Instruction:
Write out exactly the lines between the line containing "cover, ribbon = fondant(), satin()" and the line containing "in imported if", including both of those lines, and nothing more.

======== Dataset excerpt

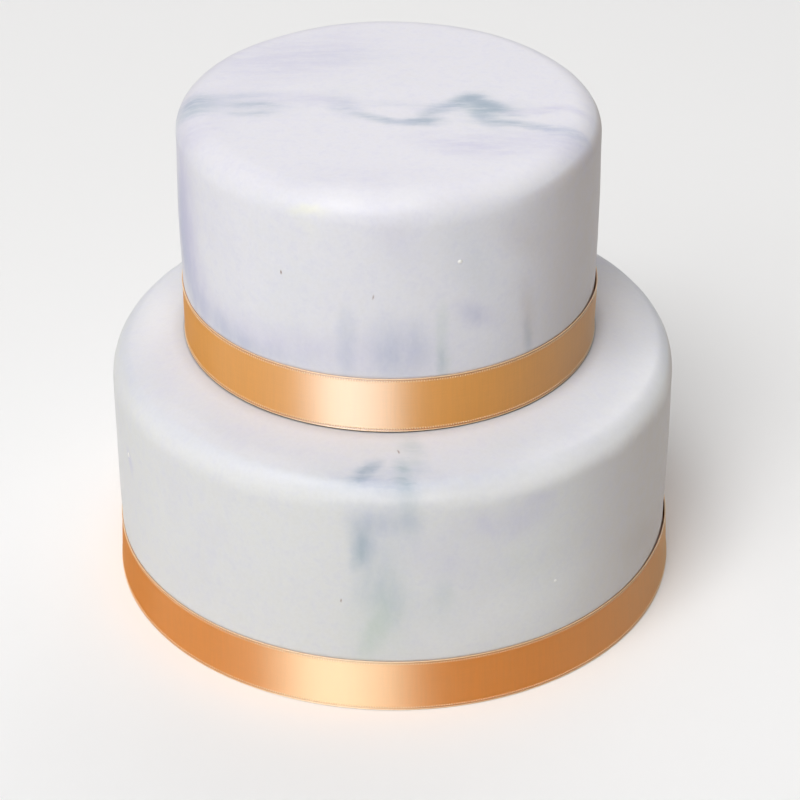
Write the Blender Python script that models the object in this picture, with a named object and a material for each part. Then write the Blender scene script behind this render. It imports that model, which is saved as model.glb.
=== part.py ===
"""Two-tier fondant cake with a satin ribbon round the foot of each tier.

Metres, +Z up. The origin is the middle of the lower tier's underside, and the cake's front faces -Y.
Each ribbon is wound once round its tier and laps over its own start at the back.
"""

import math
from dataclasses import dataclass

import bmesh
import bpy

# Driving dimensions
RIBBON_WIDTH = 0.024
RIBBON_THICKNESS = 0.0004
RIBBON_CLEARANCE = 0.0005  # from a ribbon's lower edge down to what its tier stands on
LAP_LENGTH = 0.018  # of ribbon, over its own start
LAP_CLIMB = 0.020  # run over which the closing end rises on to the start
GAP = 0.0003  # between pieces that touch
LIP = 0.0004  # the icing swells out this far over a ribbon tied round it
LIP_RISE = 0.0012  # height over which it swells

# Fineness of the meshes
SECTORS = 96  # round a tier and along a ribbon
WALL_STEPS = 4  # up the wall, above the ribbon
RIM_STEPS = 9  # over the rounded rim
TOP_STEPS = 3  # from the rim in to the centre
BAND_STEPS = 2  # up the wall behind the ribbon


@dataclass(frozen=True)
class Tier:
    """One covered tier: an upright wall, a rounded rim and a top that rises to its middle, all slightly uneven."""

    centre: tuple  # x, y of its axis
    base: float  # height of its underside
    height: float  # of the rim
    foot_radius: float  # at the underside
    foot_drift: tuple  # how far the foot reaches out towards +X and +Y
    waist_radius: float  # at the ribbon's upper edge
    shoulder_radius: float  # where the rim starts to turn in
    belly: float  # how far the wall swells half way up
    rim_in: float  # how far the rim reaches in from the wall
    rim_down: float  # and down from the top
    rim_turn: float  # how far the rim's arc goes round, from the wall
    rim_drift: tuple  # share by which the rim grows towards +X and +Y
    dome: float  # rise of the top's middle over the rim
    dome_reach: float  # share of the way in from the rim over which the top rises
    waves: tuple  # (count round the tier, depth, turn) of each slow wave in the wall
    seam: float  # angle of the ribbon's start, from +X


LOWER = Tier(
    centre=(-0.0003, -0.0011),
    base=0.0,
    height=0.1092,
    foot_radius=0.1212,
    foot_drift=(0.0006, 0.0007),
    waist_radius=0.1193,
    shoulder_radius=0.1194,
    belly=0.0003,
    rim_in=0.0098,
    rim_down=0.0136,
    rim_turn=math.radians(81),
    rim_drift=(-0.076, 0.071),
    dome=0.0038,
    dome_reach=0.21,
    waves=((2, 0.00034, 0.56), (3, 0.00034, -0.78)),
    seam=math.radians(84),
)
UPPER = Tier(
    centre=(-0.0019, 0.0020),
    base=LOWER.height + LOWER.dome + GAP,
    height=0.1024,
    foot_radius=0.0866,
    foot_drift=(0.0002, -0.0007),
    waist_radius=0.0865,
    shoulder_radius=0.0865,
    belly=0.0005,
    rim_in=0.0126,
    rim_down=0.0102,
    rim_turn=math.radians(90),
    rim_drift=(0.061, -0.093),
    dome=0.0010,
    dome_reach=1.0,
    waves=((2, 0.00010, 0.07), (3, 0.00015, 1.00)),
    seam=math.radians(97),
)


def smooth(share):
    """0 to 1 with no kink at either end."""
    share = min(max(share, 0.0), 1.0)
    return share * share * (3 - 2 * share)


def blend(a, b, share):
    return a + (b - a) * share


def band_top(tier):
    """Height of the ribbon's upper edge above the tier's underside."""
    return RIBBON_CLEARANCE + RIBBON_WIDTH


def towards(drift, angle):
    """The share of a drift (+X, +Y) that points along an angle."""
    return drift[0] * math.cos(angle) + drift[1] * math.sin(angle)


def wave(tier, angle):
    return sum(depth * math.cos(count * (angle - turn)) for count, depth, turn in tier.waves)


def wall_radius(tier, angle, height):
    """The wall's distance from the tier's axis, at a height above its underside."""
    top = band_top(tier)
    if height <= top:
        foot = tier.foot_radius + towards(tier.foot_drift, angle)
        return blend(foot, tier.waist_radius, height / top) + wave(tier, angle)
    share = (height - top) / (tier.height - tier.rim_down - top)
    swell = tier.belly * math.sin(math.pi * min(share, 1.0))
    hollow = LIP * (1 - smooth((height - top) / LIP_RISE))
    over_ribbon = tier.waist_radius + LIP
    return blend(over_ribbon, tier.shoulder_radius, smooth(share)) + swell - hollow + wave(tier, angle)


def section(tier, angle):
    """Points (radius, height) of the tier's outline at one angle, from its foot to the edge of its centre."""
    scale = 1 + towards(tier.rim_drift, angle)
    rim_in, rim_down = tier.rim_in * scale, tier.rim_down * scale
    heights = [band_top(tier) * step / BAND_STEPS for step in range(BAND_STEPS)]
    wall_top = tier.height - rim_down
    lip_top = band_top(tier) + LIP_RISE
    heights += [band_top(tier)] + [blend(lip_top, wall_top, step / WALL_STEPS) for step in range(WALL_STEPS + 1)]
    points = [(wall_radius(tier, angle, height), height) for height in heights]
    shoulder = points[-1][0]
    for step in range(1, RIM_STEPS + 1):
        turn = tier.rim_turn * step / RIM_STEPS
        points.append((shoulder - rim_in * (1 - math.cos(turn)), wall_top + rim_down * math.sin(turn)))
    edge, edge_height = points[-1]
    for step in range(1, TOP_STEPS + 1):
        inwards = step / TOP_STEPS
        rise = 1 - (1 - inwards) ** 1.25
        if inwards * tier.dome_reach < 1:
            height = blend(edge_height, tier.height + tier.dome, rise)
            points.append((edge * (1 - inwards * tier.dome_reach), height))
    return points


def make_object(name, mesh_builder, material):
    """An object from a bmesh, shaded smooth but for its sharp edges."""
    bmesh.ops.recalc_face_normals(mesh_builder, faces=mesh_builder.faces)
    mesh = bpy.data.meshes.new(name)
    mesh_builder.to_mesh(mesh)
    mesh_builder.free()
    mesh.shade_smooth()
    mesh.set_sharp_from_angle(angle=math.radians(40))
    mesh.materials.append(material)
    obj = bpy.data.objects.new(name, mesh)
    bpy.context.scene.collection.objects.link(obj)
    return obj


def join_loops(builder, first, second, closed):
    """Quads between two equal runs of vertices."""
    count = len(first)
    for i in range(count if closed else count - 1):
        j = (i + 1) % count
        builder.faces.new((first[i], first[j], second[j], second[i]))


def make_tier(name, tier, material):
    """The tier as one solid: rings from its foot over the rim to the centre of its top."""
    builder = bmesh.new()
    angles = [2 * math.pi * i / SECTORS for i in range(SECTORS)]
    sections = [section(tier, angle) for angle in angles]
    rings = []
    for level in range(len(sections[0])):
        ring = []
        for angle, points in zip(angles, sections):
            radius, height = points[level]
            place = (radius * math.cos(angle), radius * math.sin(angle), height)
            ring.append(builder.verts.new(place))
        rings.append(ring)
    for lower, upper in zip(rings, rings[1:]):
        join_loops(builder, lower, upper, closed=True)
    builder.faces.new(reversed(rings[0]))
    centre = builder.verts.new((0, 0, tier.height + tier.dome))
    for i in range(SECTORS):
        builder.faces.new((rings[-1][i], rings[-1][(i + 1) % SECTORS], centre))
    obj = make_object(name, builder, material)
    obj.location = (*tier.centre, tier.base)
    return obj


def make_ribbon(name, tier, material):
    """A flat band wound round the tier's foot, whose closing end laps over its start."""
    builder = bmesh.new()
    around = tier.foot_radius + GAP
    whole = 2 * math.pi + LAP_LENGTH / around
    lap_height = RIBBON_THICKNESS + GAP
    steps = round(SECTORS * whole / (2 * math.pi))
    low, high = RIBBON_CLEARANCE, band_top(tier)
    corners = [(0, low), (RIBBON_THICKNESS, low), (RIBBON_THICKNESS, high), (0, high)]
    rails = [[] for _ in corners]
    for i in range(steps + 1):
        turned = whole * i / steps
        angle = tier.seam + turned
        climb = smooth(1 - (2 * math.pi - turned) * around / LAP_CLIMB)
        for rail, (out, height) in zip(rails, corners):
            radius = wall_radius(tier, angle, height) + GAP + lap_height * climb + out
            place = (radius * math.cos(angle), radius * math.sin(angle), height)
            rail.append(builder.verts.new(place))
    for i, rail in enumerate(rails):
        join_loops(builder, rail, rails[(i + 1) % len(rails)], closed=False)
    builder.faces.new([rail[0] for rail in rails])
    builder.faces.new([rail[-1] for rail in reversed(rails)])
    obj = make_object(name, builder, material)
    obj.location = (*tier.centre, tier.base)
    return obj


def make_material(name, colour, roughness):
    material = bpy.data.materials.new(name)
    material.use_nodes = True
    shader = material.node_tree.nodes["Principled BSDF"]
    shader.inputs["Base Color"].default_value = (*colour, 1)
    shader.inputs["Roughness"].default_value = roughness
    shader.inputs["Metallic"].default_value = 0.0
    return material


def fondant():
    return make_material("fondant", (0.72, 0.71, 0.76), 0.55)


def satin():
    return make_material("satin_ribbon", (0.80, 0.49, 0.24), 0.35)


def main():
    for obj in list(bpy.data.objects):
        bpy.data.objects.remove(obj)
    cover, ribbon = fondant(), satin()
    make_tier("lower_tier", LOWER, cover)
    make_tier("upper_tier", UPPER, cover)
    make_ribbon("lower_ribbon", LOWER, ribbon)
    make_ribbon("upper_ribbon", UPPER, ribbon)


main()
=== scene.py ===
import math

import bpy
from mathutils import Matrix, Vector, noise


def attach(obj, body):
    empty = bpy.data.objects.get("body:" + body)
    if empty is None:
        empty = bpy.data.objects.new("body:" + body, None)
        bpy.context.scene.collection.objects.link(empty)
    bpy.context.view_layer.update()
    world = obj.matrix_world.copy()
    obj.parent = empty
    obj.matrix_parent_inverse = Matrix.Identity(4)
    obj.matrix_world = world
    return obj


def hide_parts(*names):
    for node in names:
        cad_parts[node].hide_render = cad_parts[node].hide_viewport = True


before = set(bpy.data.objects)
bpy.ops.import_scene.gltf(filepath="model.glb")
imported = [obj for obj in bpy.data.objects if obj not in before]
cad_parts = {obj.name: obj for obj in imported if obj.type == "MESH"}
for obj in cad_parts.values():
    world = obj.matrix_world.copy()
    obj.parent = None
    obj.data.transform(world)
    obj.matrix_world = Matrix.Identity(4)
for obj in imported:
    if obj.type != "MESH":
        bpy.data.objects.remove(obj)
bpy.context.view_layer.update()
print("frame loaded:", ", ".join(sorted(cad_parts)))

scene = bpy.context.scene

# what both tiers and both ribbons share, in metres
ribbonCut = {
    "width": 0.024,
    "thickness": 0.00036,
    "clearance": 0.0003,      # under the lower edge
    "gap": 0.00006,           # between ribbon and fondant
    "lap": 0.018,             # closing end over the start
    "climb": 0.020,           # run over which it climbs
    "ride": 0.0002,           # how far the band wanders up and down
    "rideWave": 0.050,        # and over what length
    "ripple": 0.00005,        # how far its face wanders out
    "rippleWaves": (0.035, 0.030),     # length and height of those ripples
}
creaseAngle = math.radians(50)     # edges sharper than this aren't shaded smooth


def smooth(share):
    share = min(max(share, 0.0), 1.0)
    return share * share * (3 - 2 * share)


def blend(a, b, share):
    return a + (b - a) * share


def colour(red, green, blue):
    # screen values of 0 to 255 into the linear ones that shaders take
    def linear(value):
        value /= 255
        return value / 12.92 if value <= 0.04045 else ((value + 0.055) / 1.055) ** 2.4
    return (linear(red), linear(green), linear(blue), 1.0)


def feed(tree, node, inputs):
    # a socket is linked to its input, anything else is the input's own value
    for key, value in inputs.items():
        if isinstance(value, bpy.types.NodeSocket):
            tree.links.new(value, node.inputs[key])
        else:
            node.inputs[key].default_value = value


def newMaterial(name):
    material = bpy.data.materials.new(name)
    material.use_nodes = True
    return material, material.node_tree, material.node_tree.nodes["Principled BSDF"]


def newObject(name, points, faces, material):
    mesh = bpy.data.meshes.new(name)
    mesh.from_pydata(points, [], faces)
    mesh.validate()
    mesh.shade_smooth()
    mesh.materials.append(material)
    obj = bpy.data.objects.new(name, mesh)
    scene.collection.objects.link(obj)
    return obj


# camera, lights and floor

view = {
    "place": (0.00255, -0.93674, 0.67737),
    "pitch": 0.5785,          # radians below the horizon
    "sensor": 36,             # in mm, as the lens is
    "lens": 115.33,
    "shiftUp": 0.01841,       # share of the sensor
}


def makeCamera():
    data = bpy.data.cameras.new("camera")
    data.sensor_width = view["sensor"]
    data.lens = view["lens"]
    data.shift_y = view["shiftUp"]
    camera = bpy.data.objects.new("camera", data)
    camera.location = view["place"]
    camera.rotation_euler = (math.pi / 2 - view["pitch"], 0, 0)
    scene.collection.objects.link(camera)
    scene.camera = camera


studio = {
    "aim": (0, 0, 0.10),
    "sky": 0.045,
    "skyTint": (1.0, 0.86, 0.74, 1),
    "floorReach": 6.0,        # from its middle to each side
    "floorTint": (0.91, 0.91, 0.91, 1),
    "floorRoughness": 0.8,
    "floorGloss": 0.1,
    "lampDistance": 6.0,
    "lampSize": 3.2,          # width and height
    "lamps": [
        # name, degrees right of the camera, degrees up, watts
        ("key", -24, 62, 230.0),
        ("keyLeft", -35, 47, 92.0),
        ("left", -60, 35, 20.0),
        ("lowLeft", -90, 15, 11.0),
        ("back", 180, 50, 35.0),
        ("backLow", 180, 25, 18.0),
        ("backRight", 140, 50, 36.0),
        ("backRightLow", 155, 22, 27.0),
        ("backLeftLow", -155, 22, 8.0),
    ],
}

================

Response below:
    cover, ribbon = fondant(), satin()
    make_tier("lower_tier", LOWER, cover)
    make_tier("upper_tier", UPPER, cover)
    make_ribbon("lower_ribbon", LOWER, ribbon)
    make_ribbon("upper_ribbon", UPPER, ribbon)


main()
=== scene.py ===
import math

import bpy
from mathutils import Matrix, Vector, noise


def attach(obj, body):
    empty = bpy.data.objects.get("body:" + body)
    if empty is None:
        empty = bpy.data.objects.new("body:" + body, None)
        bpy.context.scene.collection.objects.link(empty)
    bpy.context.view_layer.update()
    world = obj.matrix_world.copy()
    obj.parent = empty
    obj.matrix_parent_inverse = Matrix.Identity(4)
    obj.matrix_world = world
    return obj


def hide_parts(*names):
    for node in names:
        cad_parts[node].hide_render = cad_parts[node].hide_viewport = True


before = set(bpy.data.objects)
bpy.ops.import_scene.gltf(filepath="model.glb")
imported = [obj for obj in bpy.data.objects if obj not in before]
cad_parts = {obj.name: obj for obj in imported if obj.type == "MESH"}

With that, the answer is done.